Partili cumhurbaşkanı sistemini içeren anayasa değişikliği teklifinin referanduma gitmesine yönelik Meclis kararını hatırlatan emekli büyükelçi ve eski CHP milletvekili Faruk Loğoğlu, nisan ayının sonuna kadar dış politikada riskli adımlar atılabileceğini söyledi.
Türkiye’nin Suriye’de, Irak’ta ve genel dış politika gelişmelerinde bekleme pozisyonunda olduğunu söyleyen Loğoğlu, şu ifadeleri kullandı:
"Ankara, ABD Başkanı Trump’ın Ortadoğu başta olmak üzere genel dış politika hamlelerinin ne olacağını görmek istiyor. İlk gelen işaretler, Ankara açısından pek olumlu değil. Trump’ın hamleleri, Obama döneminde Suriye’de PYD ve YPG’ye verilen desteğin IŞİD ile mücadele bağlamında devam edeceğini gösteriyor. Türkiye bugüne kadar buna ciddi tepki gösteremedi.
"Bu cılız tepkinin nedeni ise Trump’ı şu safhada karşı cepheye almak istememeleri. ABD’yi kışkırtmak ve kızdırmak istemiyorlar. Göçmen yasağı konusunda bütün Amerika’nın sesi fazlaca çıkarken, AKP tarafından Trump’ı kızdırmamak için verilen küçük tepki kabul edilemez."
"Kardak milliyetçi oylara yönelik bir hamle"
"Kardak konusu, yeni bir konu değil. Yunanistan ile Türkiye arasında gri bölgeler önceden beri vardır. Kardak meselesi de paylaşılamayan, korunan bir sorundur. AKP’nin Genelkurmay Başkanı’nı Kardak’a göndermesi, referandumda milliyetçi oylara yönelik bir hamle olarak yorumlanabilir. İktidarın odak noktası, referandumu öyle veya böyle kazanmak. Bunun için ellerinden gelen bütün bahaneleri kullanacaklar. Önümüzdeki iki-üç ay içerisinde dış politikada atılacak bütün adımlar referandumla bağlantılı olacaktır. Onu etkilemesi istenen adımlar olacaktır."
"Yeni gelişmelere hazırlıklı olunmalı"
Emekli diplomat Ünal Çeviköz ise dış politikada önümüzdeki günlerde yeni gelişmelerin oluşabileceğini ve hükümetin buna hazırlıklı olması gerektiğini söyledi.
Çeviköz, “Kardak meselesinde yapılanlar son derece anlamsız davranışlar. Hamle, iç politikada süren bir olayın dış politikaya yansımasıdır. Darbe girişiminin ardından Yunanistan’a kaçan askerlerin iade edilmemesinin ardından yaşanmış bir gelişme olarak değerlendirmek de mümkündür” diye konuştu.
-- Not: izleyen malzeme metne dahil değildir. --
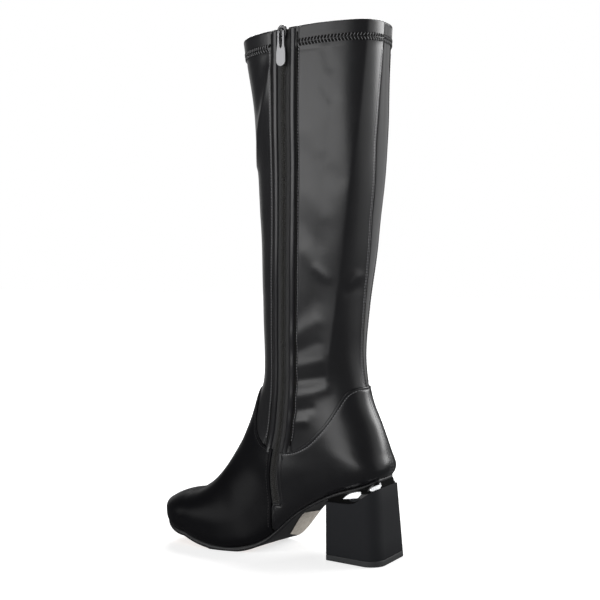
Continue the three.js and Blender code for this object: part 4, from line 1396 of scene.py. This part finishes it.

"İlk yapılması gereken Suriye’den çekilmek"
Türkiye’nin dış politikasında büyük bir sıkışıklığın olduğunu, adım atılacak pozisyonun neredeyse kalmadığını anlatan Ünal Çeviköz, sıkışıklığın nedenlerini ve hükümetin yapması gerekenleri şöyle anlattı:
"Bu sıkışıklık uzun yıllardır sürüyor. Nedeni ise AKP’nin arka arkaya attığı yanlış ve gecikmiş hamlelerdir. Bu hamleler, atılacak ve atılması gereken yeni hamlelerin de önünü tıkamıştır. ABD’nin yeni dış politika hamlelerinin şu an için bilinmezliği de bunun nedenlerinden birisi. Sıkışıklık, en azından ABD’nin politikaları netleşene kadar sürecek. Dış politikada, içeride yaşanan olaylar düşünülmeden yapılması gereken ilk şey Fırat Kalkanı Operasyonu’nun derhal sona erdirilmesidir. Sağlanan güvenli bölgeler de uluslararası güçlerin denetimine bırakılmalıdır ama mevcut gelişmelerle birlikte yorumlanması gerekirse bunun yapılma ihtimali de son derece güç görünüyor.”